Seine Koalitionspartner: zerzaust. Die Opposition aus CDU und CSU: verunsichert. Und die AfD: wird vorlauter Kraft bald über sich selbst stolpern. Scholz erscheint den Deutschen in diesem Tohuwabohu als Kamillentee auf zwei Beinen, und der wird im Zweifelsfall dem Energyboostdrink vorgezogen. Langsam erwächst Scholz gegenüber Respekt. Vielleicht war dies sein verstecktes Motiv für diesen Slogan gewesen, als er ihn im Wahlkampf ständig mahlte – Respekt für ihn selbst, auf lange Sicht. Aber es scheint zu funktionieren.

Alle hat mal ein Ende

Langfristigen Erfolg wird dieser Weg für Scholz bedeuten, wenn er die aktuelle Etappe zum Aufladen nutzt. Denn seine Zuschauerrolle kann nur begrenzt andauern. In der zweiten Hälfte seiner Legislatur muss der Kanzler aus dem Saft. Er hat sich dorthin zu bewegen, wo es wehtut, muss mehr die Richtung vorgeben. Sonst wird er als Zauderpremier in die Geschichtsbücher eingehen.
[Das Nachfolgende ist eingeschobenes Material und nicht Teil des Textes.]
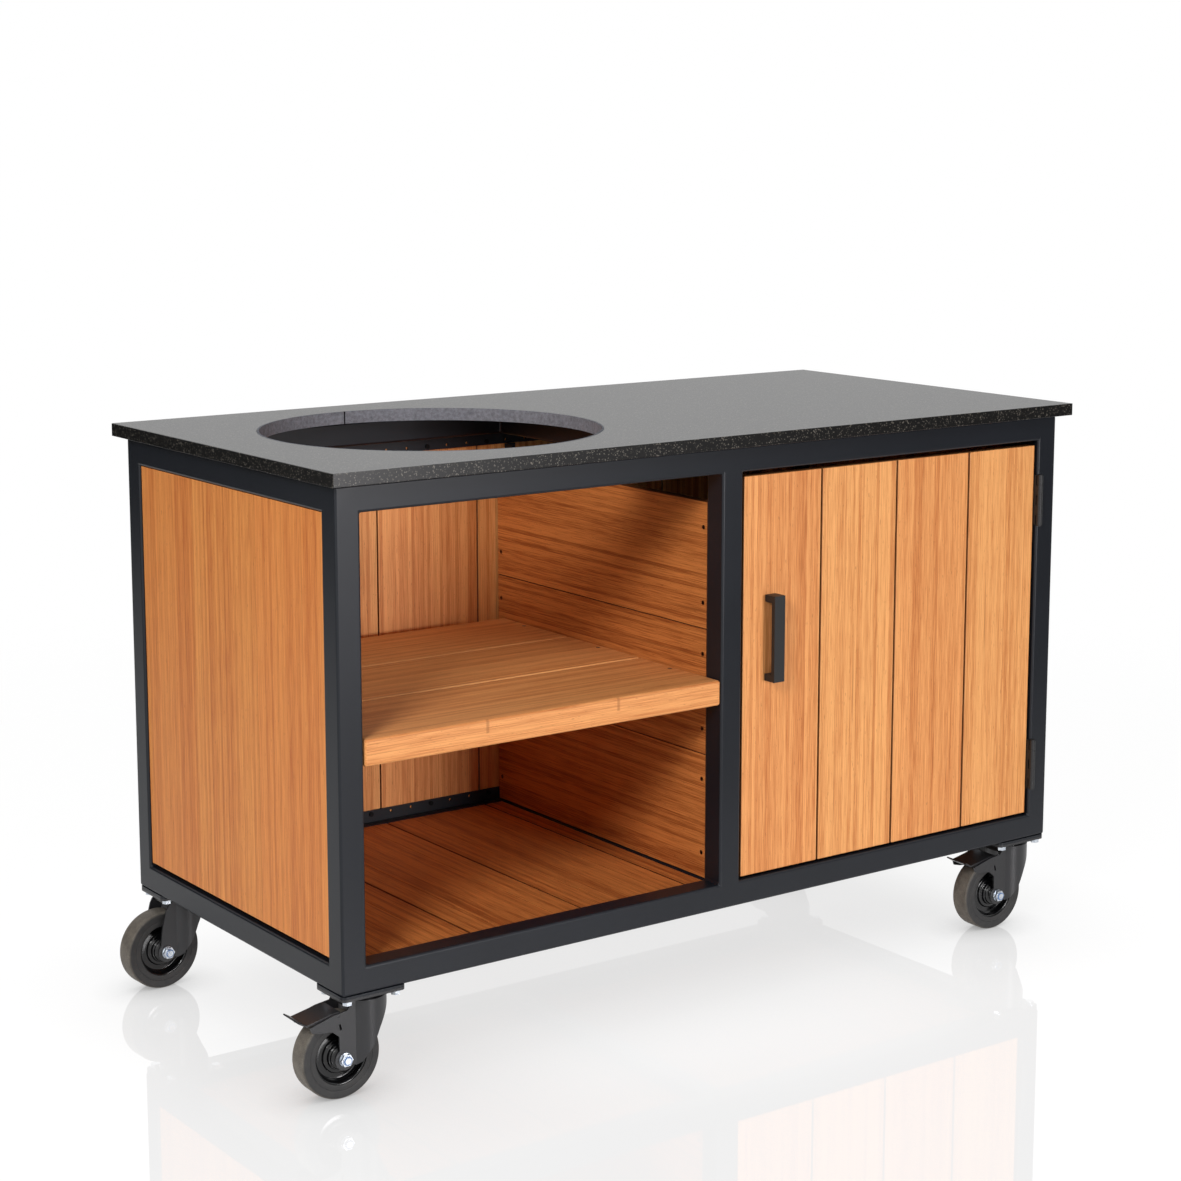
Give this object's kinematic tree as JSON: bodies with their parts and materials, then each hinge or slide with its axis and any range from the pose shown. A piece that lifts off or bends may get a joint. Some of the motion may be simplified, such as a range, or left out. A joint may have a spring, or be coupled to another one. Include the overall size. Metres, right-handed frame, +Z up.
{
  "type": "outdoor kitchen cabinet",
  "caption": "Wheeled outdoor kitchen cabinet: steel tube frame, stone worktop with a round grill cut-out, bamboo panels, an open bay with a shelf and a cupboard with one door.",
  "frame": {"origin": "on the floor, in the middle of the footprint that the worktop, frame, wheels and brake pedals cover at rest", "axes": "+X to the viewer's right when facing the door, +Y to the back, +Z up"},
  "size_m": [1.476, 0.695, 0.9105],
  "materials": {
    "frame_steel": "anthracite fine-texture powder coat",
    "stone": "honed black stone",
    "felt": "blue-grey felt band",
    "bedding": "matte black tape",
    "bamboo": "oiled bamboo with fine strands",
    "screw_zinc": "zinc plated",
    "black_steel": "matte black",
    "magnet_case": "matte black",
    "caster_steel": "satin black",
    "axle_zinc": "zinc plated",
    "rim": "gloss black",
    "tyre_rubber": "dark grey rubber"
  },
  "bodies": {
    "cabinet": {"front_left_post": "frame_steel", "front_right_post": "frame_steel", "rear_left_post": "frame_steel", "rear_right_post": "frame_steel", "centre_post": "frame_steel", "front_top_rail": "frame_steel", "front_bottom_rail": "frame_steel", "rear_top_rail": "frame_steel", "rear_bottom_rail": "frame_steel", "left_rails": "frame_steel", "right_rails": "frame_steel", "centre_rails": "frame_steel", "caster_pads": "frame_steel", "left_panel_strips": "frame_steel", "right_panel_strips": "frame_steel", "rear_panel_strips": "frame_steel", "divider_strips": "frame_steel", "floor_ledges": "frame_steel", "shelf_angles": "frame_steel", "worktop": "stone", "cutout_liner": "felt", "worktop_bedding": "bedding", "left_panel": "bamboo", "right_panel": "bamboo", "rear_boards": "bamboo", "divider_boards": "bamboo", "floor_boards": "bamboo", "shelf_boards": "bamboo", "panel_screws": "screw_zinc", "hinge_pins": "screw_zinc", "caster_bolts": "screw_zinc", "hinge_frame_leaves": "black_steel", "shelf_screws": "black_steel", "door_magnet": "magnet_case", "caster_plates": "caster_steel"},
    "door": {"door_boards": "bamboo", "door_battens": "bamboo", "door_screws": "screw_zinc", "handle": "black_steel", "handle_screws": "screw_zinc", "hinge_door_leaves": "black_steel", "strike_plate": "screw_zinc"},
    "front_left_swivel": {"front_left_fork": "caster_steel", "front_left_axle": "axle_zinc"},
    "front_left_wheel": {"front_left_rim": "rim", "front_left_tyre": "tyre_rubber"},
    "front_left_brake": {"front_left_brake": "caster_steel"},
    "front_right_swivel": {"front_right_fork": "caster_steel", "front_right_axle": "axle_zinc"},
    "front_right_wheel": {"front_right_rim": "rim", "front_right_tyre": "tyre_rubber"},
    "front_right_brake": {"front_right_brake": "caster_steel"},
    "rear_left_swivel": {"rear_left_fork": "caster_steel", "rear_left_axle": "axle_zinc"},
    "rear_left_wheel": {"rear_left_rim": "rim", "rear_left_tyre": "tyre_rubber"},
    "rear_right_swivel": {"rear_right_fork": "caster_steel", "rear_right_axle": "axle_zinc"},
    "rear_right_wheel": {"rear_right_rim": "rim", "rear_right_tyre": "tyre_rubber"}
  },
  "joints": [
    {"name": "door_hinge", "type": "hinge", "parent": "cabinet", "child": "door", "pos_m": [0.68275, -0.3305, 0.519], "axis": [0, 0, 1], "range_deg": [0, 175]},
    {"name": "front_left_swivel_turn", "type": "hinge", "parent": "cabinet", "child": "front_left_swivel", "pos_m": [-0.62475, -0.285, 0.1412], "axis": [0, 0, 1], "continuous": true},
    {"name": "front_left_wheel_spin", "type": "hinge", "parent": "front_left_swivel", "child": "front_left_wheel", "pos_m": [-0.66674, -0.28397, 0.0625], "axis": [-0.0244, -0.9997, 0], "continuous": true},
    {"name": "front_left_brake_press", "type": "hinge", "parent": "front_left_swivel", "child": "front_left_brake", "pos_m": [-0.67673, -0.28373, 0.1285], "axis": [0.0244, 0.9997, 0], "range_deg": [0, 12]},
    {"name": "front_right_swivel_turn", "type": "hinge", "parent": "cabinet", "child": "front_right_swivel", "pos_m": [0.67025, -0.285, 0.1412], "axis": [0, 0, 1], "continuous": true},
    {"name": "front_right_wheel_spin", "type": "hinge", "parent": "front_right_swivel", "child": "front_right_wheel", "pos_m": [0.62828, -0.28339, 0.0625], "axis": [-0.0384, -0.9993, 0], "continuous": true},
    {"name": "front_right_brake_press", "type": "hinge", "parent": "front_right_swivel", "child": "front_right_brake", "pos_m": [0.61829, -0.283, 0.1285], "axis": [0.0384, 0.9993, 0], "range_deg": [0, 12]},
    {"name": "rear_left_swivel_turn", "type": "hinge", "parent": "cabinet", "child": "rear_left_swivel", "pos_m": [-0.62475, 0.285, 0.1412], "axis": [0, 0, 1], "continuous": true},
    {"name": "rear_left_wheel_spin", "type": "hinge", "parent": "rear_left_swivel", "child": "rear_left_wheel", "pos_m": [-0.66671, 0.28324, 0.0625], "axis": [0.0419, -0.9991, 0], "continuous": true},
    {"name": "rear_right_swivel_turn", "type": "hinge", "parent": "cabinet", "child": "rear_right_swivel", "pos_m": [0.67025, 0.285, 0.1412], "axis": [0, 0, 1], "continuous": true},
    {"name": "rear_right_wheel_spin", "type": "hinge", "parent": "rear_right_swivel", "child": "rear_right_wheel", "pos_m": [0.62831, 0.2828, 0.0625], "axis": [0.0523, -0.9986, 0], "continuous": true}
  ]
}
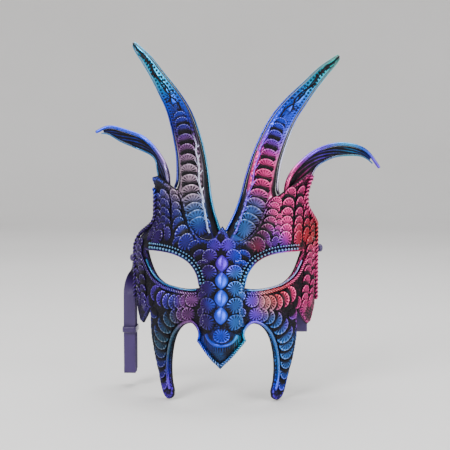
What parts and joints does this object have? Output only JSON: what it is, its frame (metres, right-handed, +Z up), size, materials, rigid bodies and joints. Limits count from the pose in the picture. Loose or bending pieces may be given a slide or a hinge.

Man kann also gespannt sein, ob und mit welcher Verve er aus dem Kurzurlaub zurückkehren wird.

Jedenfalls wird Scholz authentischer wirken als sein übrigens nicht erfolgloser Bundesjustizminister Marco Buschmann, der verkündete, in diesem Sommer in Schottland zu touristisieren. Warum? Der FDP-Politiker habe dieses Urlaubsziel mitunter gewählt, so seine Pressestelle, weil "in diesem Jahr der 300. Geburtstag von Adam Smith gefeiert wird" und Schottland "Heimatland des Begründers der Volkswirtschaft und liberalen Philosophen" sei. Ja, ja. Schnarch. Wer’s glaubt.